DATA LINES:

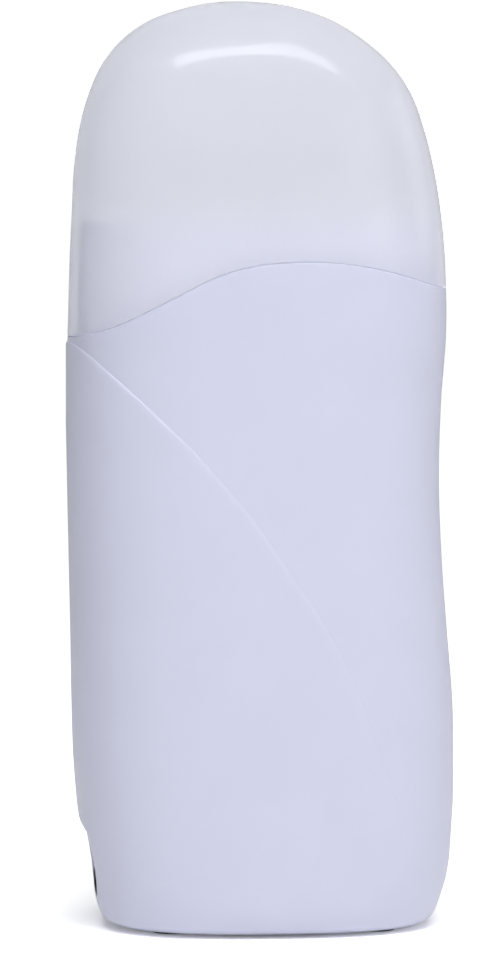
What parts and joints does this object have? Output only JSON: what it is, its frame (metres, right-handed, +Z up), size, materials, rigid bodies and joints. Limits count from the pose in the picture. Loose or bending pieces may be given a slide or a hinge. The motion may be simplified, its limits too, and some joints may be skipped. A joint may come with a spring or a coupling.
{
  "type": "roll-on wax heater",
  "caption": "Hand-held roll-on wax cartridge heater: waisted casing with a slanted crease, aluminium cartridge well, mains inlet and a tall milky lift-off cap with a wavy lower edge.",
  "frame": {"origin": "centre of the object's box on the surface that it stands on, at the underside of the rubber feet", "axes": "+Z up, along the long axis; the broad front faces -Y and the viewing window +Y; the narrow side with the mains inlet faces -X"},
  "size_m": [0.0798, 0.0544, 0.19],
  "materials": {
    "shell_plastic": "fine satin gloss, pale lavender white",
    "cap_plastic": "milky translucent, glossy",
    "sleeve_aluminium": "drawn, lightly brushed",
    "black_plastic": "fine texture",
    "grey_plastic": "heat resistant, fine texture",
    "clear_plastic": "clear, polished",
    "heater_case": "pressed",
    "spring_steel": "bright",
    "fuse_ceramic": "smooth",
    "rivet_aluminium": "smooth",
    "circuit_board": "solder mask",
    "led_red": "tinted, polished",
    "screw_steel": "zinc plated",
    "pin_nickel": "nickel plated",
    "heat_shrink": "shrunk, slightly wrinkled",
    "wire_brown": "silicone insulation",
    "wire_blue": "silicone insulation",
    "wire_white": "silicone insulation",
    "foot_rubber": "matt"
  },
  "bodies": {
    "housing": {"front_shell": "shell_plastic", "back_shell": "shell_plastic", "neck_collar": "shell_plastic", "heater_sleeve": "sleeve_aluminium", "well_floor": "grey_plastic", "window_lens": "clear_plastic", "ptc_heater": "heater_case", "heater_clamps": "spring_steel", "thermostat": "black_plastic", "thermostat_clip": "spring_steel", "thermal_fuse": "fuse_ceramic", "fuse_clip": "spring_steel", "sleeve_rivets": "rivet_aluminium", "lamp_board": "circuit_board", "indicator_led": "led_red", "lamp_lens": "clear_plastic", "board_screws": "screw_steel", "inlet_housing": "black_plastic", "inlet_pins": "pin_nickel", "solder_sleeves": "heat_shrink", "lead_live": "wire_brown", "lead_neutral": "wire_blue", "lead_thermostat": "wire_white", "lead_fuse": "wire_white", "lead_lamp_a": "wire_brown", "lead_lamp_b": "wire_blue", "shell_screws": "screw_steel", "foot_pads": "foot_rubber"},
    "cap": {"cap": "cap_plastic"}
  },
  "joints": [
    {"name": "cap_lift", "type": "slide", "parent": "housing", "child": "cap", "axis": [0, 0, 1], "range_m": [0, 0.08]}
  ]
}
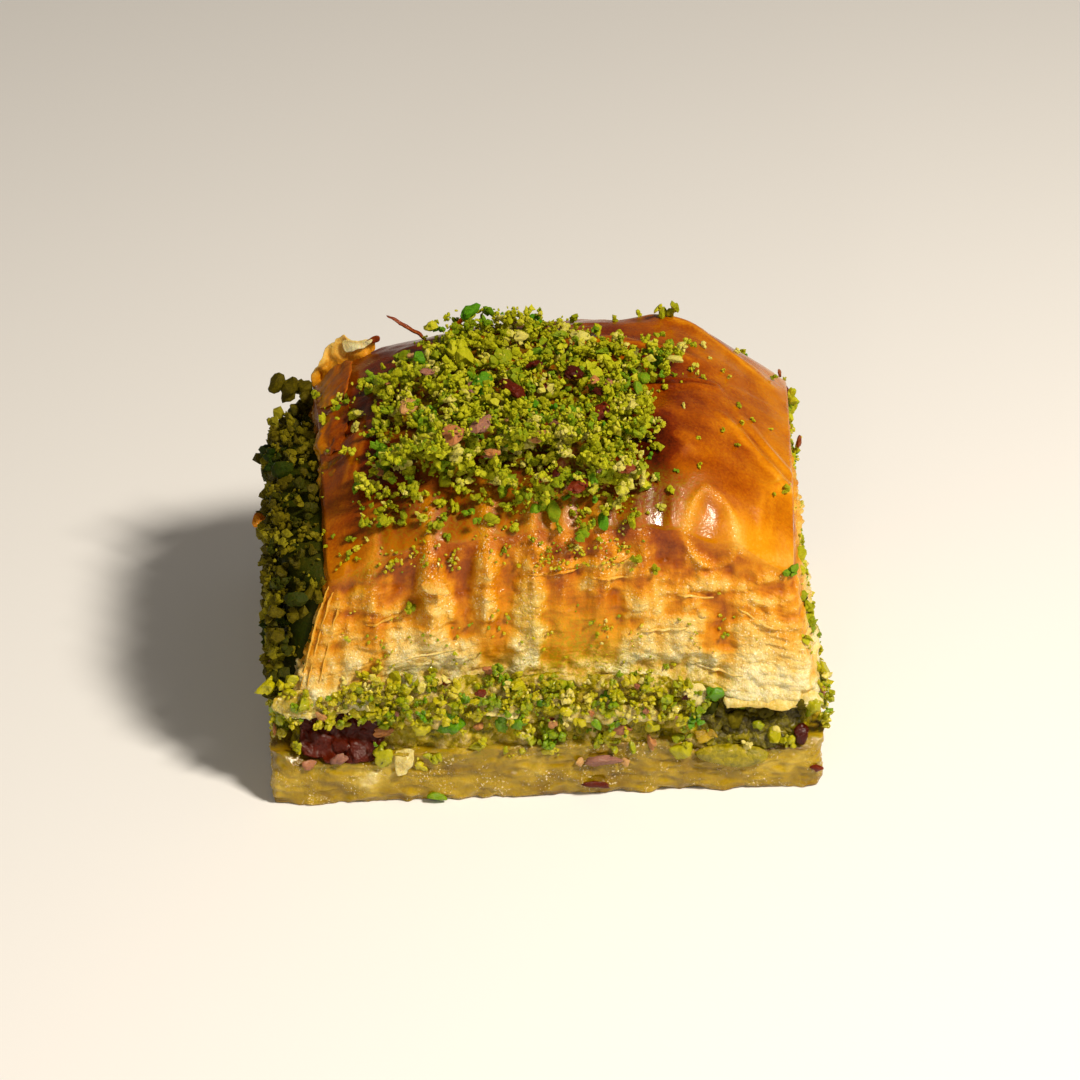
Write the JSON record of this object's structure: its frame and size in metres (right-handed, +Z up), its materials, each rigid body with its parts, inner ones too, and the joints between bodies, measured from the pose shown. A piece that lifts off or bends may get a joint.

REQUIREMENT: Set down all of the records shown above once more, exactly.

ANSWER TO THE PROBLEM:
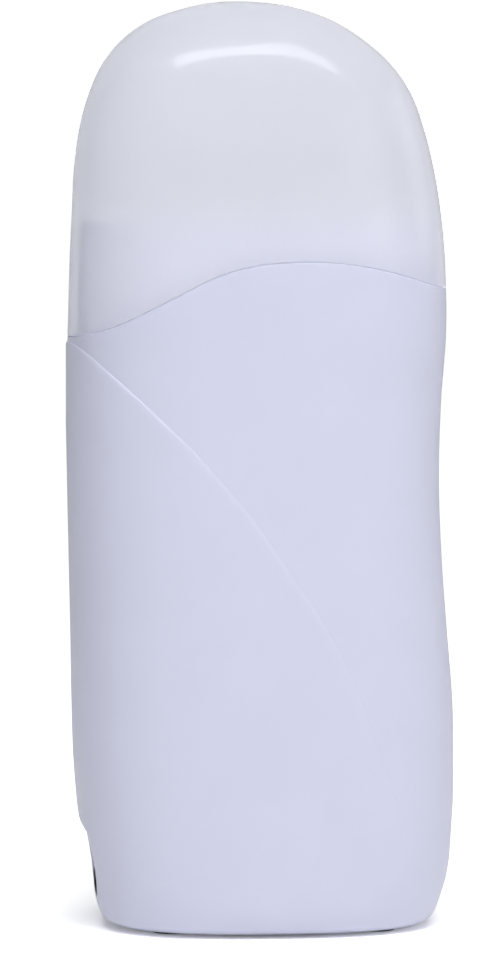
What parts and joints does this object have? Output only JSON: what it is, its frame (metres, right-handed, +Z up), size, materials, rigid bodies and joints. Limits count from the pose in the picture. Loose or bending pieces may be given a slide or a hinge. The motion may be simplified, its limits too, and some joints may be skipped. A joint may come with a spring or a coupling.
{
  "type": "roll-on wax heater",
  "caption": "Hand-held roll-on wax cartridge heater: waisted casing with a slanted crease, aluminium cartridge well, mains inlet and a tall milky lift-off cap with a wavy lower edge.",
  "frame": {"origin": "centre of the object's box on the surface that it stands on, at the underside of the rubber feet", "axes": "+Z up, along the long axis; the broad front faces -Y and the viewing window +Y; the narrow side with the mains inlet faces -X"},
  "size_m": [0.0798, 0.0544, 0.19],
  "materials": {
    "shell_plastic": "fine satin gloss, pale lavender white",
    "cap_plastic": "milky translucent, glossy",
    "sleeve_aluminium": "drawn, lightly brushed",
    "black_plastic": "fine texture",
    "grey_plastic": "heat resistant, fine texture",
    "clear_plastic": "clear, polished",
    "heater_case": "pressed",
    "spring_steel": "bright",
    "fuse_ceramic": "smooth",
    "rivet_aluminium": "smooth",
    "circuit_board": "solder mask",
    "led_red": "tinted, polished",
    "screw_steel": "zinc plated",
    "pin_nickel": "nickel plated",
    "heat_shrink": "shrunk, slightly wrinkled",
    "wire_brown": "silicone insulation",
    "wire_blue": "silicone insulation",
    "wire_white": "silicone insulation",
    "foot_rubber": "matt"
  },
  "bodies": {
    "housing": {"front_shell": "shell_plastic", "back_shell": "shell_plastic", "neck_collar": "shell_plastic", "heater_sleeve": "sleeve_aluminium", "well_floor": "grey_plastic", "window_lens": "clear_plastic", "ptc_heater": "heater_case", "heater_clamps": "spring_steel", "thermostat": "black_plastic", "thermostat_clip": "spring_steel", "thermal_fuse": "fuse_ceramic", "fuse_clip": "spring_steel", "sleeve_rivets": "rivet_aluminium", "lamp_board": "circuit_board", "indicator_led": "led_red", "lamp_lens": "clear_plastic", "board_screws": "screw_steel", "inlet_housing": "black_plastic", "inlet_pins": "pin_nickel", "solder_sleeves": "heat_shrink", "lead_live": "wire_brown", "lead_neutral": "wire_blue", "lead_thermostat": "wire_white", "lead_fuse": "wire_white", "lead_lamp_a": "wire_brown", "lead_lamp_b": "wire_blue", "shell_screws": "screw_steel", "foot_pads": "foot_rubber"},
    "cap": {"cap": "cap_plastic"}
  },
  "joints": [
    {"name": "cap_lift", "type": "slide", "parent": "housing", "child": "cap", "axis": [0, 0, 1], "range_m": [0, 0.08]}
  ]
}
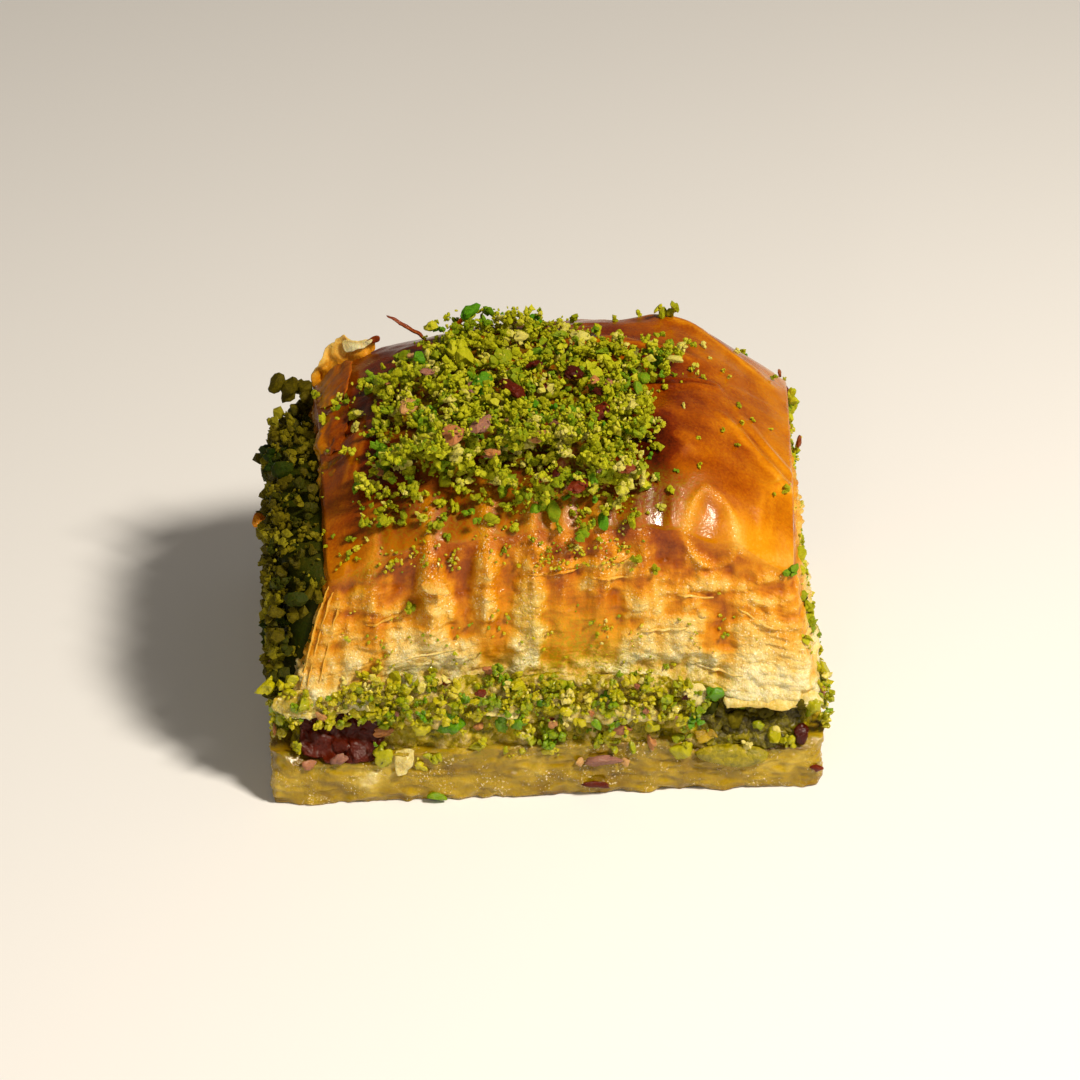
Write the JSON record of this object's structure: its frame and size in metres (right-handed, +Z up), its materials, each rigid body with its parts, inner ones too, and the joints between bodies, measured from the pose shown. A piece that lifts off or bends may get a joint.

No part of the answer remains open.